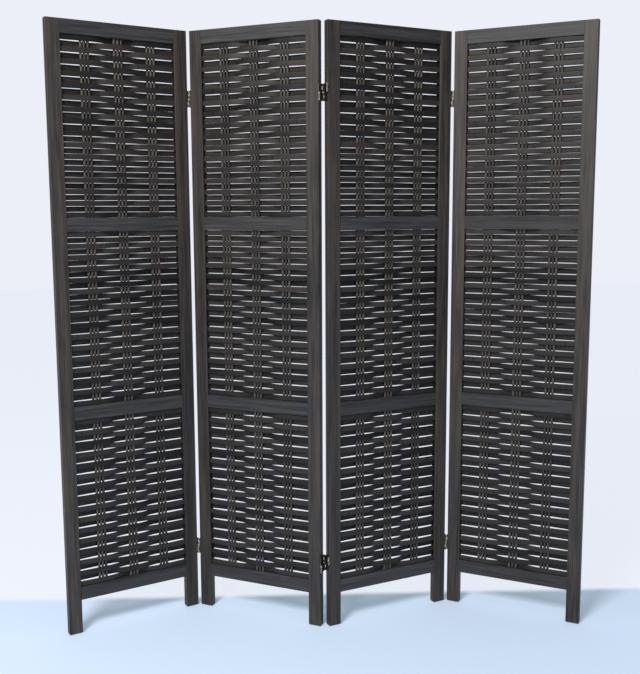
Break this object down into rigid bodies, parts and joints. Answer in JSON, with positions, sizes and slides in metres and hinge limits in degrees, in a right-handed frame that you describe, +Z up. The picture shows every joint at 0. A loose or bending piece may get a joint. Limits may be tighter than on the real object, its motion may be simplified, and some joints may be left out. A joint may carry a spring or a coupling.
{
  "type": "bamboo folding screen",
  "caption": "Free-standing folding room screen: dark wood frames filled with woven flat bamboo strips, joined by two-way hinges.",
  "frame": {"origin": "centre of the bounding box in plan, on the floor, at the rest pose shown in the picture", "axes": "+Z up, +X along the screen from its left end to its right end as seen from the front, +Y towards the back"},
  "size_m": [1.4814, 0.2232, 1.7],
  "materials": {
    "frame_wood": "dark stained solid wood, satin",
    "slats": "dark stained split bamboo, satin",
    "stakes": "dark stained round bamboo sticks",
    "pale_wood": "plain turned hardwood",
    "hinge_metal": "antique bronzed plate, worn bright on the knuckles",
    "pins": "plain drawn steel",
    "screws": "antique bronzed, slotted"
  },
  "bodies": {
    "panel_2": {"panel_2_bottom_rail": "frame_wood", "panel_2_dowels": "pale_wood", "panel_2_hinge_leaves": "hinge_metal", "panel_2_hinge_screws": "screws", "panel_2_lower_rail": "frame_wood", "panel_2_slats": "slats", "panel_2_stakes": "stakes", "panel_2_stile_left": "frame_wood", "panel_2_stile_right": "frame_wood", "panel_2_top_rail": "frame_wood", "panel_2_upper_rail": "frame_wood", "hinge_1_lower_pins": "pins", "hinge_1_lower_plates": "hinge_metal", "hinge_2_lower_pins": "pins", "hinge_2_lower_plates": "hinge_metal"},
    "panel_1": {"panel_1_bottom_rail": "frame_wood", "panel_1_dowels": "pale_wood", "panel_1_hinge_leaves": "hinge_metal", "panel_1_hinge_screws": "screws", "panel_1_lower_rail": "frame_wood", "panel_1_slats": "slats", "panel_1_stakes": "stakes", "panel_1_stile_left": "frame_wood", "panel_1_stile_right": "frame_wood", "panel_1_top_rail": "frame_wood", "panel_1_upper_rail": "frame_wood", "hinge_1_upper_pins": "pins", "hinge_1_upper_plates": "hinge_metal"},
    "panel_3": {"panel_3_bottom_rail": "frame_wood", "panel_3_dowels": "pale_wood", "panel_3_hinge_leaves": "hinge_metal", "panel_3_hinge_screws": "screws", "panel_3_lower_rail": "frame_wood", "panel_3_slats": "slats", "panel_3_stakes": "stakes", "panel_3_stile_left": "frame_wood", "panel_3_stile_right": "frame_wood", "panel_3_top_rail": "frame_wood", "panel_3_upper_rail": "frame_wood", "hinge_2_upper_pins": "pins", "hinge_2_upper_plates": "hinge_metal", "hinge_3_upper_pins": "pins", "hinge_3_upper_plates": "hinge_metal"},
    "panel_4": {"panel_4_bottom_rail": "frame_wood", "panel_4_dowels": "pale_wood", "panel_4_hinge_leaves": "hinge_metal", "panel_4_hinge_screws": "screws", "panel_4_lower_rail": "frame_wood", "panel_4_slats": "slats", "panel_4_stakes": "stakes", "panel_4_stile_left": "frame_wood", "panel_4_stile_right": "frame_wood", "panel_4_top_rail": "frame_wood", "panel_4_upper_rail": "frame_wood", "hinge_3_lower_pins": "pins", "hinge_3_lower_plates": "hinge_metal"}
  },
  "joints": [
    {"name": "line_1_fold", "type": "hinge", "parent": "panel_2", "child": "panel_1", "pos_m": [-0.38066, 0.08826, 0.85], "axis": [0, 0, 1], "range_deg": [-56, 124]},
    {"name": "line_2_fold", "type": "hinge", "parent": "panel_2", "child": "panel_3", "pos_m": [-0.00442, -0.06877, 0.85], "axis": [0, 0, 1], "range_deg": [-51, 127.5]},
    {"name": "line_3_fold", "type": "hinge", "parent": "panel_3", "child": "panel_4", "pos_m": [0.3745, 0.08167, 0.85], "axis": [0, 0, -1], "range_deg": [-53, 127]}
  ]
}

———

--- STATED PROBLEM ---
Filter the listing above for the string "picture" and copy every matching line.

--- SOLVED PROBLEM ---
Break this object down into rigid bodies, parts and joints. Answer in JSON, with positions, sizes and slides in metres and hinge limits in degrees, in a right-handed frame that you describe, +Z up. The picture shows every joint at 0. A loose or bending piece may get a joint. Limits may be tighter than on the real object, its motion may be simplified, and some joints may be left out. A joint may carry a spring or a coupling.
  "frame": {"origin": "centre of the bounding box in plan, on the floor, at the rest pose shown in the picture", "axes": "+Z up, +X along the screen from its left end to its right end as seen from the front, +Y towards the back"},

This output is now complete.